A: I was a projectionist before I was a filmmaker. I started my own little art house in Flint (Mich.) in the mid-'70s. Every weekend I would show the Truffauts, the Bergmans, the Fellinis. That was my film school.

Q: How have you evolved as a filmmaker since "Roger and Me"?

A: I think a lot about everything I do and everything I put on tape, and then I spend a lot of time in the editing room. I think about how the audience is going to react. There's an old line by Woody Allen: "The audience is never wrong." So, I pay more attention to the art form than I do to the political message I'm trying to put out. I don't believe anyone will get the political message if I haven't made a movie that's an entertaining work of art.

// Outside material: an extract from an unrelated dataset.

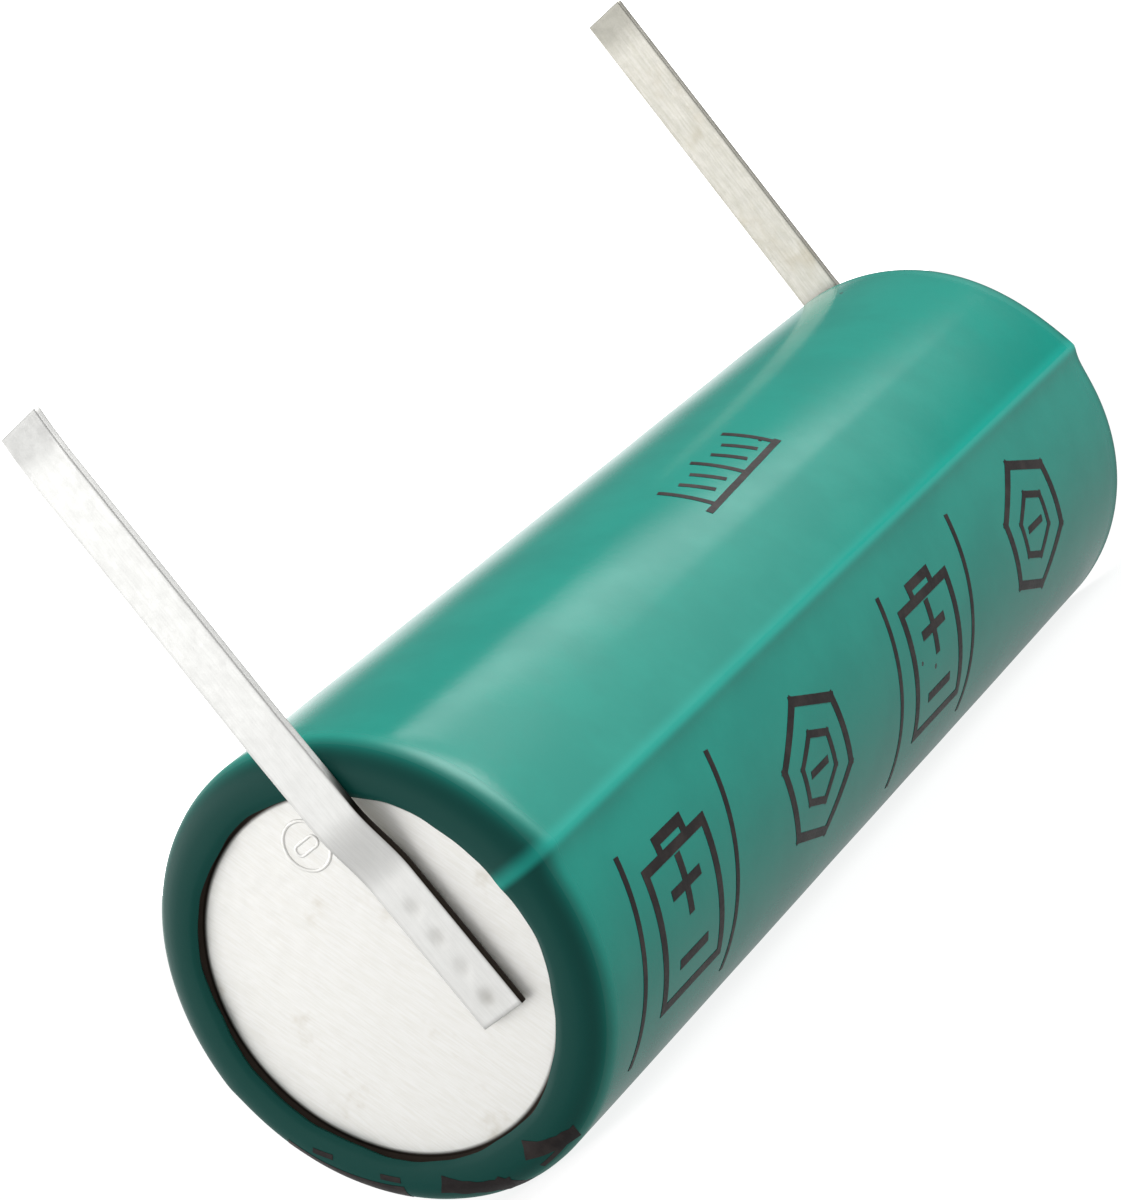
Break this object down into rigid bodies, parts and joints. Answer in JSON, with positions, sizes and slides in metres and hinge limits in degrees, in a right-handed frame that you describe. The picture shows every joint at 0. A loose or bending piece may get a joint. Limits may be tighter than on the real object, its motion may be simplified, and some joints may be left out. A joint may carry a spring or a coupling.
{
  "type": "cylindrical battery cell",
  "caption": "Rechargeable cylindrical cell in a green shrink sleeve, with a bendable nickel solder tag welded to each end and a sprung safety vent under its positive cap.",
  "frame": {"origin": "on the cell's axis, half way along the sleeve", "axes": "+Y along the cell's axis from the negative end to the positive end, +Z the way that both solder tags point, +X the side to which the negative tag is offset"},
  "size_m": [0.017, 0.052, 0.0323],
  "materials": {
    "sleeve_film": "glossy green shrink film",
    "nickel_plate": "nickel-plated steel",
    "tag_nickel": "rolled nickel strip",
    "spring_steel": "drawn wire",
    "nylon": "moulded, unfilled",
    "bitumen": "dull black",
    "valve_rubber": "moulded",
    "fibre": "pressed fibre board",
    "polypropylene": "punched sheet",
    "positive_mass": "filled nickel foam",
    "negative_mass": "coated perforated steel",
    "fleece": "non-woven"
  },
  "bodies": {
    "cell": {"shrink_sleeve": "sleeve_film", "can": "nickel_plate", "insulating_washer": "fibre", "sealing_plate": "nickel_plate", "sealing_gasket": "nylon", "terminal_cap": "nickel_plate", "sealant_ring": "bitumen", "vent_spring": "spring_steel", "negative_collector": "tag_nickel", "positive_collector": "tag_nickel", "top_insulator": "polypropylene", "positive_lead": "tag_nickel", "separator_inner": "fleece", "positive_electrode": "positive_mass", "separator_outer": "fleece", "negative_electrode": "negative_mass", "negative_tag": "tag_nickel", "positive_tag": "tag_nickel"},
    "vent_valve": {"valve_rubber": "valve_rubber", "valve_plate": "nickel_plate"},
    "negative_arm": {"negative_tag_arm": "tag_nickel"},
    "positive_arm": {"positive_tag_arm": "tag_nickel"}
  },
  "joints": [
    {"name": "vent_lift", "type": "slide", "parent": "cell", "child": "vent_valve", "axis": [0, 1, 0], "range_m": [0, 0.0005], "stiffness_N_per_m": 2000, "deforming": ["vent_spring"]},
    {"name": "negative_tag_bend", "type": "hinge", "parent": "cell", "child": "negative_arm", "pos_m": [0.0034, -0.0252, 0.00875], "axis": [1, 0, 0], "range_deg": [-89, 91]},
    {"name": "positive_tag_bend", "type": "hinge", "parent": "cell", "child": "positive_arm", "pos_m": [0.00045, 0.0255, 0.00875], "axis": [1, 0, 0], "range_deg": [-86.5, 93.5]}
  ]
}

Q: You must get inundated with proposals. Why did you choose to focus on health care?

A: I could have done any of a number of things to make the same point, but health care is a problem that all people share, regardless of their political stripe. I do get bombarded, every hour, with e-mails from people asking me to do films about this or that. What we need is not more films by Michael Moore, but more Michael Moores making films of their own and doing positive things in their own communities.